Although sex trafficking does happen in person more is happening online with parents being completely unaware. One of the most common scenarios when it comes to social media is that a youth with an open Facebook account has their photos liked by a complete stranger which in turn attracts their attention and opens the doors to conversation.

Davis says that out of every education session that they do they ask the youth if they have people on their social media they don’t know.

“Every single time they tell us yes. So that to us is extremely concerning.”

Nakatsu says that parents need to understand that anything that their child, youth, teen is on that connects to the internet is a door to the outside world, and that’s it’s important that they begin the conversations with them about it.
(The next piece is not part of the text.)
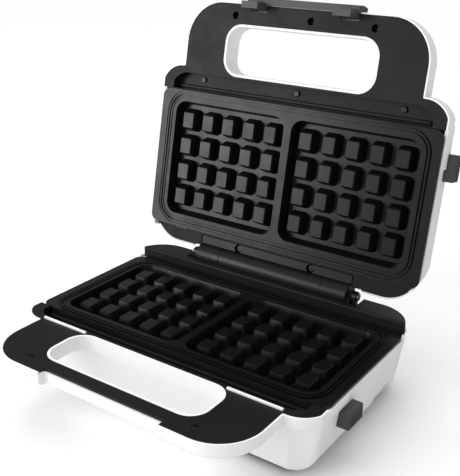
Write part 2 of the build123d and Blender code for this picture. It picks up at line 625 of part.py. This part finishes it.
def thermal_fuse():
    capsule = at(34, THERMOSTAT_V, REFLECTOR_Z + 2.4) * Rot(0, 90, 0) * Cylinder(2.0, 12)
    leads = at(34, THERMOSTAT_V, REFLECTOR_Z + 2.4) * Rot(0, 90, 0) * Cylinder(0.5, 26)
    return capsule + leads


def lamp_lenses():
    lenses = []
    for x in LAMP_X:
        dome = disc(x, LAMP_V, LAMP_R, -LID_DEPTH - 0.6, -LID_DEPTH + 3.4)
        lenses.append(fillet(dome.faces().sort_by(Axis.Z)[0].edges(), 0.5))
    return Compound(children=lenses)


def lamp_board():
    board = block(-20, 20, LAMP_V - 6, LAMP_V + 6, -LID_DEPTH + 5.6, -LID_DEPTH + 6.8)
    lamps = [disc(x, LAMP_V, 2.0, -LID_DEPTH + 3.8, -LID_DEPTH + 6) for x in LAMP_X]
    return bent([board] + lamps)


def trim_strips():
    strip = block(64.6, 108.0, 157.5, 159.4, 0.0, 1.5)
    strip = fillet(strip.edges().filter_by(Axis.X).group_by(Axis.Z)[-1], 0.5)
    return Compound(children=both_sides(strip))


def latch_pins():
    x0, x1 = TAB_X
    pin = at((x0 + x1) / 2, *LATCH_PIVOT) * Rot(0, 90, 0) * Cylinder(LATCH_PIN_R, 21.0)
    return Compound(children=both_sides(pin))


def set_base(shape):
    return Pos(0, 0, -AXIS_ABOVE_PANEL) * shape


def set_lid(shape):
    """Turn a lid piece face down over the base, then swing it open about the hinge."""
    closed = Pos(0, 0, PANEL_GAP - AXIS_ABOVE_PANEL) * mirror(shape, about=Plane.XY)
    return closed.rotate(Axis.X, -OPEN_ANGLE)


base_nodes = {
    "base_shell": base_shell(),
    "base_panel": base_panel(),
    "base_trim_strips": trim_strips(),
    "bottom_cover": bottom_cover(),
    "bottom_cover_screws": cover_screws(),
    "rubber_feet": feet(),
    "cord_grommet": cord_grommet(),
    "terminal_block": terminal_block(),
    "hinge_bracket": hinge_bracket(),
    "hinge_pin": hinge_pin(),
    "base_panel_screws": Compound(children=[screw(x, v, -1.3, 3.0, 2.3) for x, v in BASE_SCREWS]),
    "thermal_fuse": thermal_fuse(),
}
lid_nodes = {
    "lid_shell": lid_shell(),
    "lid_panel": lid_panel(),
    "hinge_barrel": hinge_barrel(),
    "hinge_barrel_screws": Compound(children=both_sides(screw(*HINGE_SCREW, -9.7, 13.0, 2.6))),
    "lid_handle_screws": Compound(children=[screw(x, v, -6.0, 7.0) for x, v in LID_HANDLE_SCREWS]),
    "lid_trough_screws": Compound(children=[screw(x, v, -8.4, 6.0) for x, v in LID_TROUGH_SCREWS]),
    "latch": latch(),
    "latch_pins": latch_pins(),
    "lamp_lenses": lamp_lenses(),
    "lamp_board": lamp_board(),
}
twin_nodes = {
    "plate": plate(),
    "heating_element": element(),
    "element_clips": element_clips(),
    "reflector": reflector(),
    "thermostat": thermostat(),
    "release_button": release_button(),
    "release_spring": release_spring(),
    "release_guide": release_guide(),
}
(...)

He says every parent should have their kid’s facebook password, and ensure that their settings cannot allow them to be friended by just anybody.

“Have an open honest conversation. If you start right from the beginning of okay yes you want to have a Facebook account or an Instagram account these are the rules behind it and this is why, and be respectful. If you start from that and build that base up, then I think you’re going to build a more social media aware teen or youth.”
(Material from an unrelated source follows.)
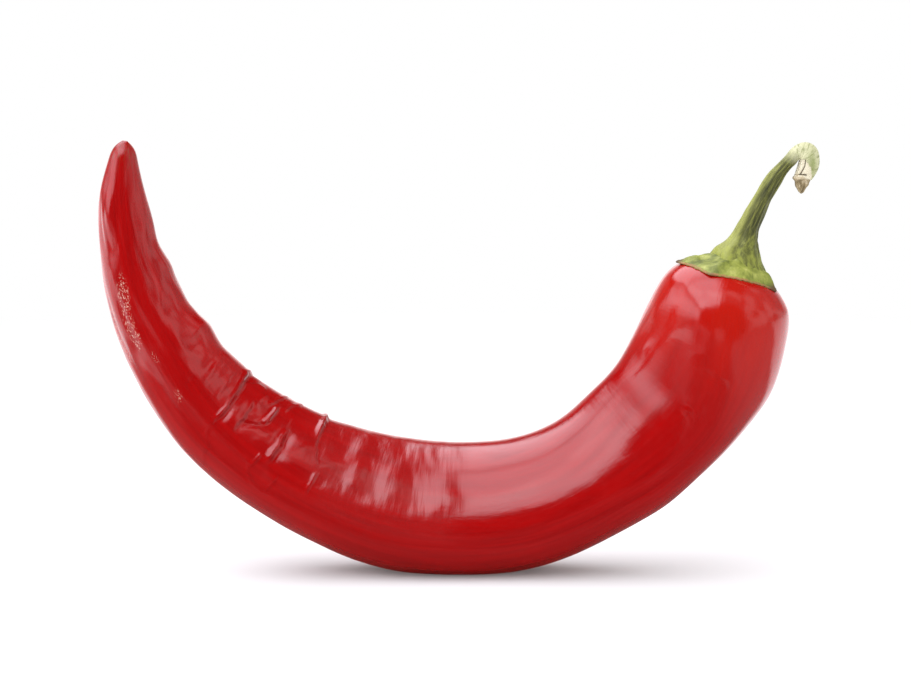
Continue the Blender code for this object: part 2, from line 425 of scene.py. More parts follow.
# Broad swellings and hollows on the front: across, up, two reaches, the turn of the first, and the height.
SWELLINGS = (
    (-35.2, 26.2, 2.6, 1, 55, 0.16),
    (-31.8, 27.4, 1.6, 1.1, 60, 0.22),
    (-33.2, 24.2, 1.6, 0.8, 10, -0.22),
    (-27.4, 21.6, 1.6, 1.1, 60, -0.28),
    (-30.6, 21.6, 2, 1.3, 20, 0.18),
    (-26, 17.8, 2.8, 1.7, -20, 0.18),
    (-24, 20.6, 1.8, 1.4, 60, 0.16),
    (-36, 17, 5, 2, -45, 0.08),
    (-31.6, 15.8, 1.8, 1.2, 20, -0.2),
    (-24.8, 24.6, 2.2, 1.6, 0, -0.12),
    (-19.5, 22.5, 1.4, 4, 0, -0.08),
    (-20.6, 20, 0.8, 1.8, 0, 0.08),
    # the shoulder's pale bulge and the hollow below it
    (38, 40.8, 3.6, 2.9, 90, 0.4),
    (34.8, 45.2, 2, 0.8, 75, -0.1),
    (31.2, 42.2, 2.4, 1, 68, 0.22),
    (36.2, 37.4, 2.6, 1.8, 60, -0.07),
    (29.8, 38.2, 2, 1, 65, -0.12),
    (29.6, 36.2, 1.4, 0.6, 70, 0.12),
    (28.2, 34.2, 1.6, 1, 60, -0.08),
    (38.6, 35, 1.6, 0.9, -30, 0.08),
    (34.2, 38.8, 1.8, 0.9, 30, 0.05),
    (39.6, 37.6, 3, 0.8, 75, 0.12),
    (41.9, 38, 5, 1.3, 80, -0.2),
    # the fuller outer side of the bend, below the shoulder
    (48.8, 29.8, 6.5, 4.5, 68, 0.9),
    (33, 11.6, 6, 4, 36, 0.75),
    # kinks of the left arm's inner edge
    (-46.6, 49.4, 1.8, 1.5, 120, 0.3),
    (-48, 53.4, 1.8, 1.2, 105, -0.2),
    (-40.8, 39.4, 1.8, 1.6, 125, 0.45),
    (-43.2, 43.4, 2, 1.4, 120, -0.3),
    (-38, 36.2, 1.6, 1.3, 125, -0.22),
    # long soft ridges and dents up the left arm
    (-55.4, 57.4, 2.6, 0.8, 85, 0.26),
    (-53.8, 57.6, 2.2, 0.8, 85, -0.2),
    (-54.8, 52.4, 2.4, 1.1, 80, -0.32),
    (-55.8, 62.8, 2.6, 0.5, 80, -0.14),
    (-54.6, 47.2, 3, 0.8, 97, 0.22),
    (-53.2, 42.6, 2.4, 0.8, 108, -0.2),
    (-52.6, 38.4, 2.6, 0.7, 112, 0.18),
    (-50.8, 35.2, 2.4, 0.6, 118, -0.16),
    (-49.4, 32.8, 2.8, 0.6, 120, 0.14),
    (-46.8, 28.8, 2.8, 0.6, 125, -0.14),
    (-43.8, 25.6, 3, 0.6, 130, 0.12),
    (-40.6, 21.8, 3, 0.6, 135, -0.1),
    (-37, 18, 3.2, 0.6, 140, 0.1),
    (-49.9, 55.4, 2.6, 0.7, 98, 0.14),
    (-48.4, 50, 2.4, 0.8, 105, -0.16),
    (-47.6, 45.2, 2.4, 0.8, 110, 0.14),
    (-45.8, 42, 1.8, 1, 118, -0.24),
    (-44.6, 38, 2, 0.9, 125, 0.16),
    (-41.8, 36.4, 1.4, 1.1, 130, -0.26),
    (-43, 33, 2, 0.9, 125, 0.14),
    (-39.6, 33.4, 1.4, 0.8, 60, -0.18),
    (-42.4, 30.4, 1.2, 0.8, 60, -0.14),
    (-51.6, 63, 2.6, 0.4, 95, 0.1),
    (-52.8, 60, 2.2, 0.4, 92, -0.08),
)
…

Davis says that they talk to youth a lot about gut feelings and how their feelings are always right.

“I remember being a teenager and wanting to be liked by our friends. I think being brave enough if you think something is up with your friend then confronting them about it,” says Amanda Testini who played Justine in Love Bomb.

“I know that sometimes confronting our friends can be the scariest thing because we all want to be liked and stay in our clique, what ever it is. Just be brave and don’t be afraid to say something to them because chances are that they’ll say more to you as a friend than to an adult.”

Daune Campbell who used be artistic director of Shameless Hussy Productions says that they have a mission to tell provocative stories about women to inspire the hand that rocks the cradle to rock the world.

She says that Deb Pickman and Renée laci who were teaching an afternoon school program at Templeton high school in Vancouver had a young girl who was trafficked and managed to get out.

“Reza Moazami in 2015 was the first conviction for human and sex trafficking. We were actually able to get some of the transcripts from some the girls that testified against him. So some of the facts in the show are real, but the characters are fictional. We did not base them on any one single character.”

Love Bomb which was also shown to students and the community in Quesnel on Tuesday will be in Vanderhoof today.